▶ To do: Reproduce the data exactly.

▶ Extracted entries:
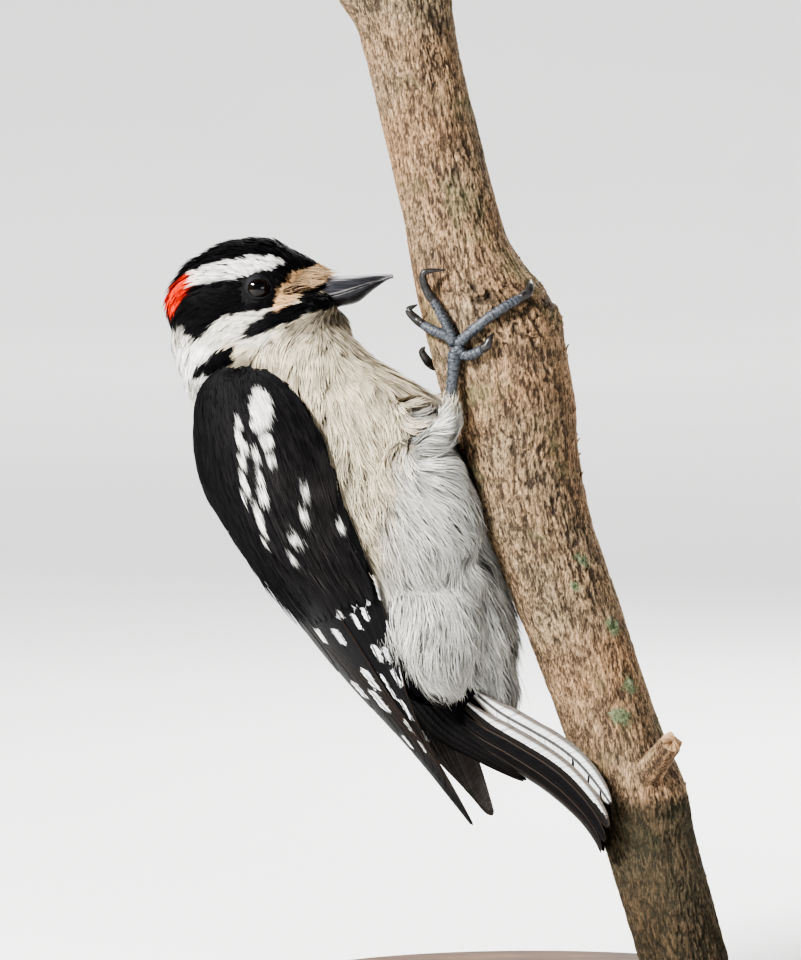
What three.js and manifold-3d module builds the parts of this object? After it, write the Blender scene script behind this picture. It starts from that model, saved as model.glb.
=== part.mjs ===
// A male downy woodpecker clinging to a leaning stem, life size, on a display stand.
// Millimetres, +Z up. The origin is the middle of the stand's underside. The bird's side view
// faces -Y: its bill points along +X and the stem stands on its belly side, towards +X.
import * as THREE from "three";
import { mergeVertices } from "three/addons/utils/BufferGeometryUtils.js";
import Module from "manifold-3d";

const wasm = await Module();
wasm.setup();

// ---------------------------------------------------------------- driving dimensions
const GAP = 0.32; // clearance left between neighbouring pieces
const FINENESS = 0.05; // details smaller than this are merged away
const BIRD_AT = [-37.0, 9.1, 105.4]; // middle of the body
const BIRD_YAW = THREE.MathUtils.degToRad(-15); // the belly is turned a little towards -Y
const HEAD_AT = [-19.2, 0, 33.2]; // middle of the head, in the bird's frame
const HEAD_YAW = -BIRD_YAW; // the head looks straight along +X
const EYE_RADIUS = 2.9;
const EYE_AT = { x: 3.1, z: 2.5, halfSpan: 6.55 };
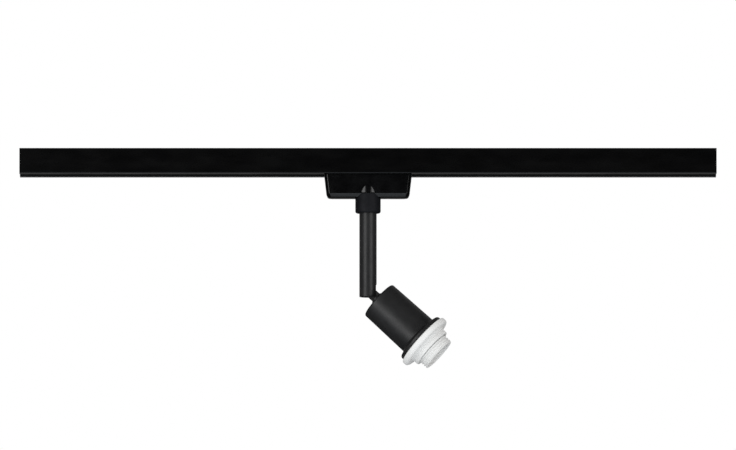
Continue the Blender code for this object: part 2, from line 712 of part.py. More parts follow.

▶ Complete output:
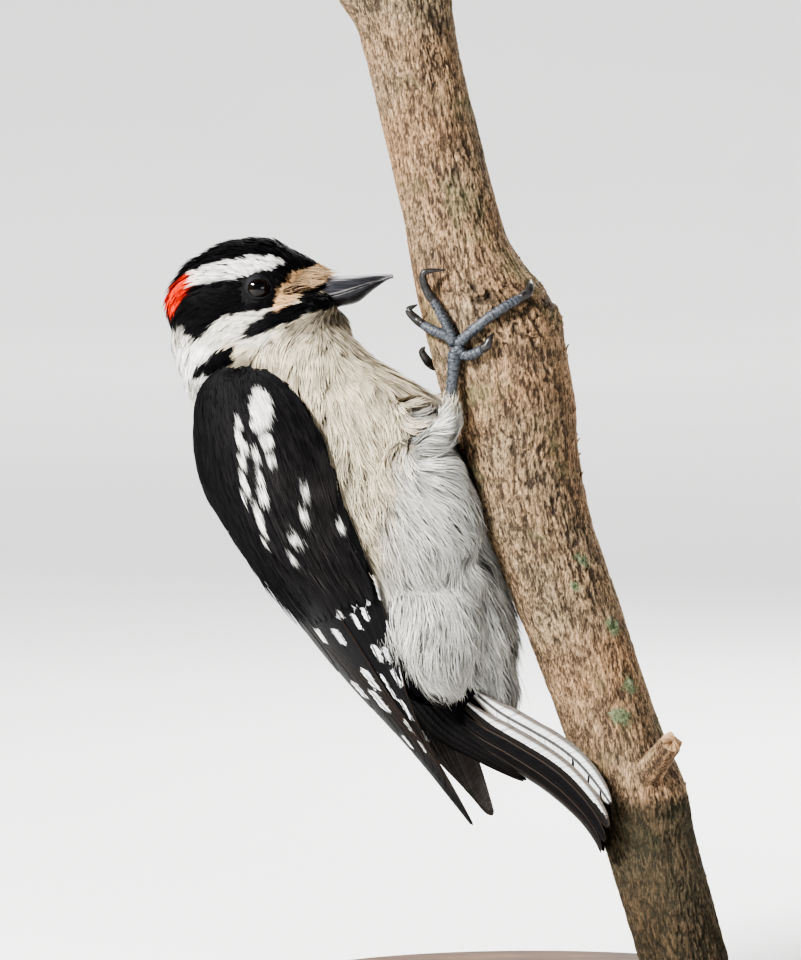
What three.js and manifold-3d module builds the parts of this object? After it, write the Blender scene script behind this picture. It starts from that model, saved as model.glb.
=== part.mjs ===
// A male downy woodpecker clinging to a leaning stem, life size, on a display stand.
// Millimetres, +Z up. The origin is the middle of the stand's underside. The bird's side view
// faces -Y: its bill points along +X and the stem stands on its belly side, towards +X.
import * as THREE from "three";
import { mergeVertices } from "three/addons/utils/BufferGeometryUtils.js";
import Module from "manifold-3d";

const wasm = await Module();
wasm.setup();

// ---------------------------------------------------------------- driving dimensions
const GAP = 0.32; // clearance left between neighbouring pieces
const FINENESS = 0.05; // details smaller than this are merged away
const BIRD_AT = [-37.0, 9.1, 105.4]; // middle of the body
const BIRD_YAW = THREE.MathUtils.degToRad(-15); // the belly is turned a little towards -Y
const HEAD_AT = [-19.2, 0, 33.2]; // middle of the head, in the bird's frame
const HEAD_YAW = -BIRD_YAW; // the head looks straight along +X
const EYE_RADIUS = 2.9;
const EYE_AT = { x: 3.1, z: 2.5, halfSpan: 6.55 };
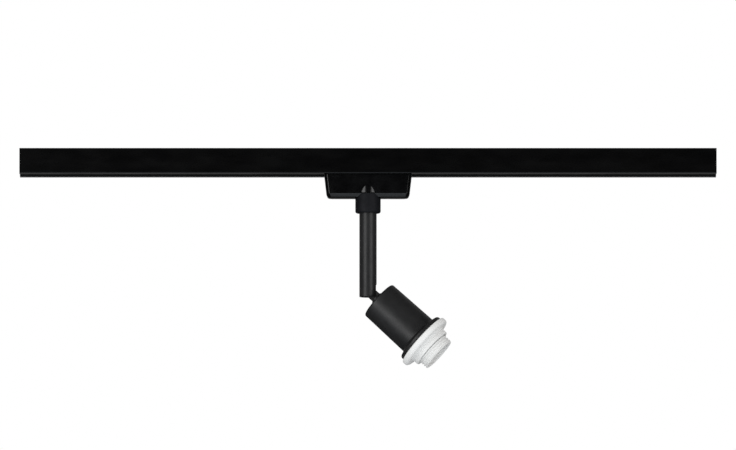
Continue the Blender code for this object: part 2, from line 712 of part.py. More parts follow.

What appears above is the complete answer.